XEFR-AM
- Mexico City; Mexico;
- Broadcast area: Greater Mexico City
- Frequency: 1180 kHz
- Branding: Radio Felicidad

Programming
- Format: Oldies

Ownership
- Owner: Grupo ACIR; (Radio XEFR, S. de R. L. de C. V.);
- Sister stations: XHDFM-FM, XHM-FM, XHPOP-FM, XHSH-FM

History
- First air date: October 6, 1963

Technical information
- Licensing authority: CRT
- Class: B
- Power: 10 kW day; 5 kW night;
- Transmitter coordinates: 19°23′11.2″N 99°12′21.1″W﻿ / ﻿19.386444°N 99.205861°W

Links
- Webcast: player.listenlive.co/32401/es
- Website: www.radiofelicidad.mx

= XEFR-AM =

Radio station in Mexico City

XEFR-AM is a radio station in Mexico City. Located on 1180 kHz, XEFR-AM is owned by Grupo ACIR and broadcasts an oldies format known as Radio Felicidad.

==History==
Radio Felicidad received its concession in 1952 and came to air in 1963.
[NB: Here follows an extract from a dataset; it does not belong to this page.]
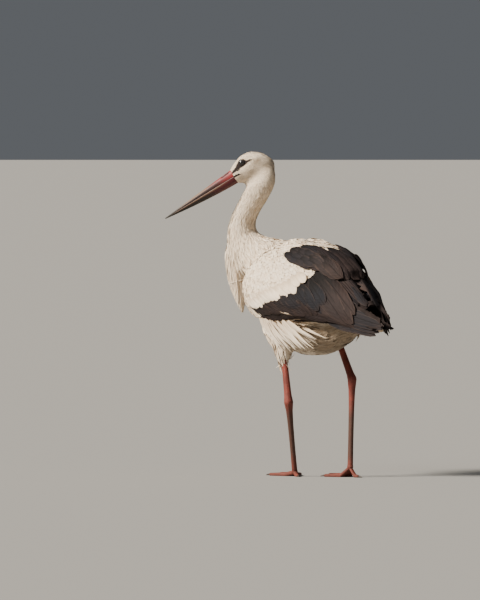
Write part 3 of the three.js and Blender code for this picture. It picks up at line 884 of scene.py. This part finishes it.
def make_coat(ground, owner, feather):
    names = owner[ground.corners[:, 0]]
    places = from_bird(ground.points[ground.corners].mean(1))
    ahead, _, up = places.T
    white = dark_share(names, places) < 0.5
    face = (in_head(places)[:, 0] < FACE_END) & (in_band(places, LORES) <= BARE_FROM)
    bib = (ahead > BIB_FRONT) & (up < BIB_HEIGHTS[1]) & (up > BIB_HEIGHTS[0])
    vent = (ahead < VENT_FRONT) & (ahead > VENT_BACK) & (up < VENT_TOP)

    def of(*nodes):
        return np.isin(names, nodes)

    trunk = of("trunk", "tail") & (ahead > TAIL_START)
    layers = {
        "feathers_head": (of("head") & face, dict(crowd=2.4, pointed=0.35, rise=0.07, roll=0.25)),
        "feathers_neck_upper": (of("neck_upper"), dict(crowd=2.3, pointed=0.8, rise=0.07, roll=0.3)),
        "feathers_neck_lower": (of("neck_lower"), dict(crowd=2.8, pointed=0.7, rise=0.08, roll=0.35)),
        "feathers_bib": (of("breast_plumes"), dict(crowd=2.6, pointed=1.0, rise=0.06, roll=0.4)),
        "plumes": (of("neck_lower", "breast_plumes") & bib, dict(
            crowd=2.2, pointed=1.0, rise=0.05, length=1.6, width=1.1, roll=0.35, free_ends=True, steps=9)),
        "feathers_trunk": (trunk, dict(crowd=2.5, pointed=0.45, rise=0.05, roll=0.2)),
        "feathers_thighs": (of("thigh_left", "thigh_right"), dict(
            crowd=2.2, pointed=0.8, rise=0.09, length=1.3, roll=0.35, free_ends=True)),
        "feathers_wings": (of("wing_left", "wing_right") & white, dict(
            crowd=2.2, pointed=0.2, rise=0.07, roll=0.22)),
        "feathers_shoulders": (of("scapulars_left", "scapulars_right") & white, dict(
            crowd=2.3, pointed=0.3, rise=0.07, roll=0.2)),
        "vent_plumes": (trunk & vent, dict(crowd=1.7, pointed=0.6, rise=0.08, width=1.2, roll=0.3)),
    }
    for name, (chosen, settings) in layers.items():
        coat(name, ground, owner, np.flatnonzero(chosen), feather, **settings)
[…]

In 1994, the station became Radio Capital and in 1997 the station flipped to rock-formatted as Óxido 1180. That format was discontinued in early 1998 in favor of sports talk as Super Deportiva 1180; it lasted until 2001, before Grupo ACIR decided to flip the station to its regional Mexican La Comadre format (which returned to Mexico City from 2015 to 2021 and since 2022 on XEL-AM 1260). This, too, did not last long, before the Radio Felicidad name and format, which had been associated with the station in its early days, was restored in 2003.